In the same vein, queer indigenous people are so often invisible in queer spaces, because they’re so dominated by pākehā and pākehā expressions of queerness. I’ve never really fit in in these spaces. And it’s partly because I’m still figuring out my queerness, partly because I’m not visibly queer or fit neatly into any of the LGBTQIA+ categories, and partly because in those spaces, I’m one of the few people that looks like me. Not only am I often physically different, but my expression of my queerness is too. And thus, another issue that emerges for Indigenous people in the context of globalisation and the spread of Western ideals of being/acting/doing, is the tension between the ‘global gay’ and ‘traditional’ expressions of gender and sexuality.
I’m not transgender, nor non-binary, nor pan-sexual. These labels don’t really apply to me, so when I’m in these spaces, I can’t properly identify and position myself. Which I recognise can make people a bit uncomfortable, since I seem like a cishet woman intruding on a safe space; a privilege in itself. But I should clarify that my queerness is primarily internal, not only for safety but for cultural reasons. And just because I don’t externalise my queerness (at least in conventional ways), doesn’t mean I’m ashamed or disapproving of my queerness. Absolutely not. I’m just māhū, and I embody queerness in a non-Western way.

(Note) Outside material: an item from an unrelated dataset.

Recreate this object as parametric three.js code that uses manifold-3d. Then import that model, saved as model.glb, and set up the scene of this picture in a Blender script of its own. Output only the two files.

Now that we’re starting to make progress in dismantling colonial control and demolishing the binary, more and more young people are reclaiming indigenous gender identities and sexualities. And to call oneself māhū, takatāpui, vaka sa lewa lewa or any of those beautiful forms of being is an act of decolonisation and a refusal to let our worlds disappear.
That’s all from me. Stay sexy, stay safe, stay queer.